Alleine für »personalwerbliche Anzeigen« sind 5,7 Millionen Euro ausgewiesen. Gegenüber dem Jahr 2009 – damals waren es noch unter vier Millionen – ist das eine Steigerung um fast 50 Prozent. Für weitere Werbemaßnahmen sind ebenfalls durchweg höhere Ausgaben vorgesehen: Die mobilen Reklametruppen der Bundeswehr, die bei Messen, Ausstellungen und auf öffentlichen Plätzen für ihren »Arbeitgeber« werben, verschlingen weit über zwei Millionen Euro. Die Militärs organisieren außerdem besondere Veranstaltungsformate für Jugendliche – Musikveranstaltungen, Sportlertreffen, Schülerzeitungsseminare – wofür rund eine Million Euro eingeplant sind. Weitere Kosten entstehen durch Kooperationen mit Jugendzeitschriften oder Sportvereinen, den Bundeswehr-Auftritt in neuen sozialen Medien und die Erstellung von Werbefilmen. Zusammengezählt kommt man auf rund zehn Millionen Euro. Nicht darin enthalten sind die Kosten für Jugendoffiziere und Wehrdienstberater sowie für »allgemeine« Formen der Öffentlichkeitsarbeit: klassische Propagandaarbeit durch den Pressestab der Bundeswehr, Auftritte von Militärkapellen oder öffentliche Gelöbnisse.

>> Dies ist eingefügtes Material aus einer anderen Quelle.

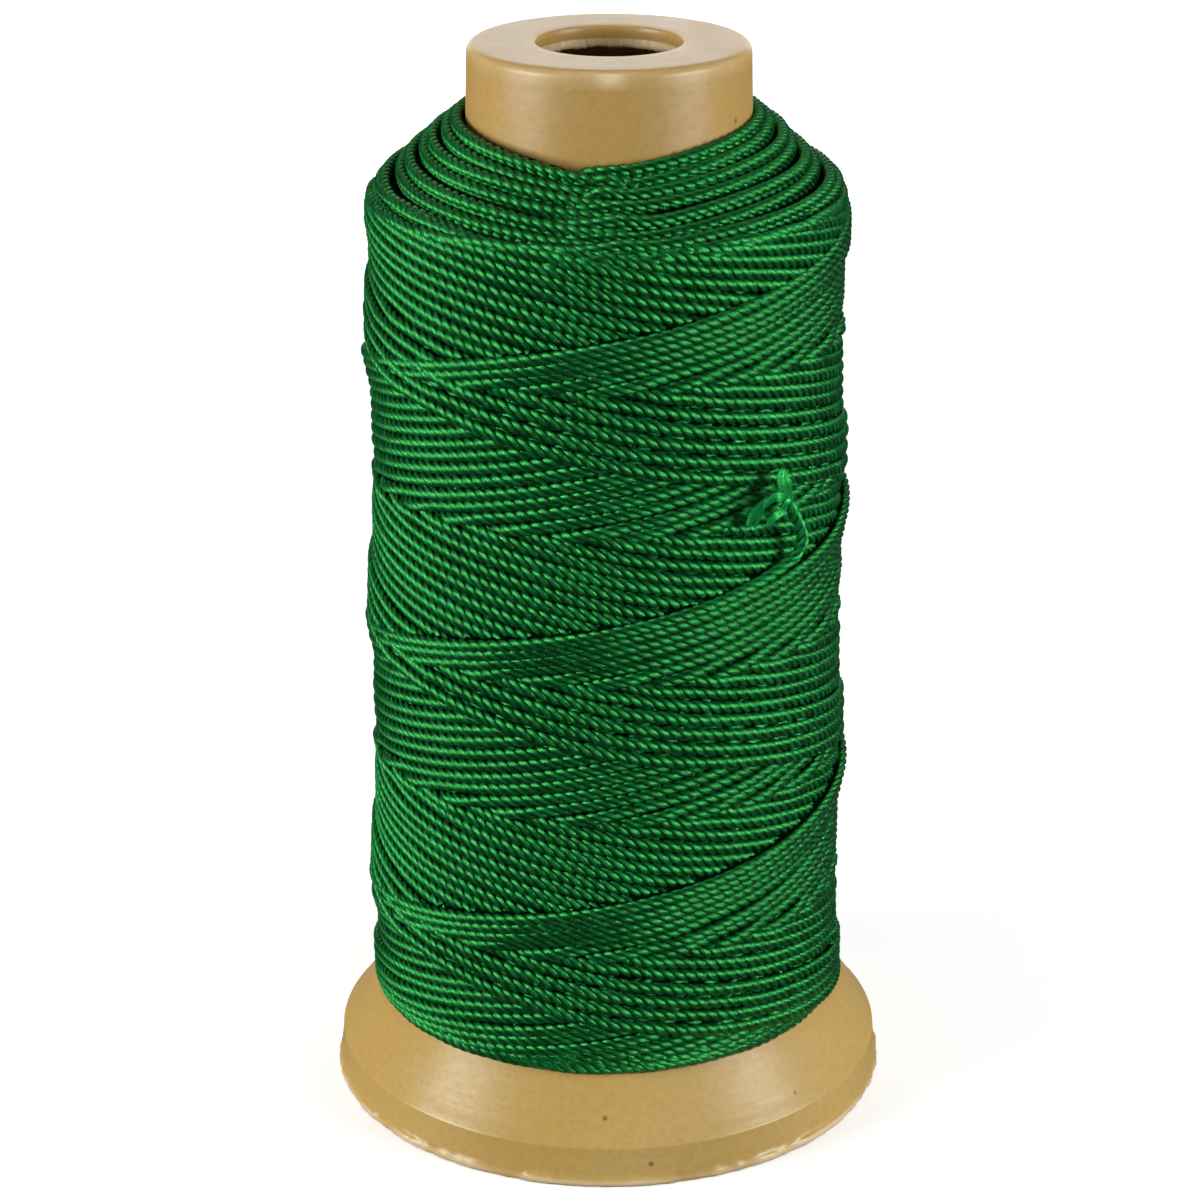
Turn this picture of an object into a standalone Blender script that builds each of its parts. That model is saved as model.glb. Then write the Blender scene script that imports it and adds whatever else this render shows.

Die gewachsene Reklametätigkeit zeugt von der Sorge der Personalstrategen, daß sich nach dem Wegfall der Wehrpflicht nicht ausreichend qualifizierte Freiwillige für den Kriegsdienst melden. Den jährlichen Personalergänzungsbedarf an Mannschaften und Zeitsoldaten gibt das Verteidigungsministerium mit 27000 jungen Männern und Frauen an. 15000 davon sollen »freiwillige Wehrdienstleistende« sein – doch die Bewerbungen gehen bislang kaum über zehn Prozent dieses Solls hinaus. Interne Skandale und das tödliche Risiko des Afghanistan-Einsatzes scheinen abzuschrecken. Das Übertünchen der Mißstände mit Reklameanzeigen soll bis Jahresende in drei Phasen ablaufen. Neu ist der Schwerpunkt auf Fernsehwerbung. Fast 1,4 Millionen Euro sind nach Ministeriumsangaben dafür eingeplant, vor zwei Jahren waren es gerade mal 5700 Euro. In der Anfangsphase der diesjährigen Werbekampagne gehen vier Wochen lang sämtliche Gelder – die Bundeswehr sprach vorige Woche von 600000 Euro – an die Springer-Medien Bild, Bild am Sonntag und deren Internetausgaben. Jelpke sprach von einem »üblen Deal« zwischen dem »Plagiatsminister« und dem Medienkonzern, der Guttenberg – letztlich erfolglos – lange unterstützt hatte. Die Düsseldorfer Agentur Zenithmedia GmbH hat bereits 244000 Euro kassiert. Jelpke will jetzt eine detaillierte Auflistung aller Medien verlangen, in denen das Militär Anzeigen schaltet.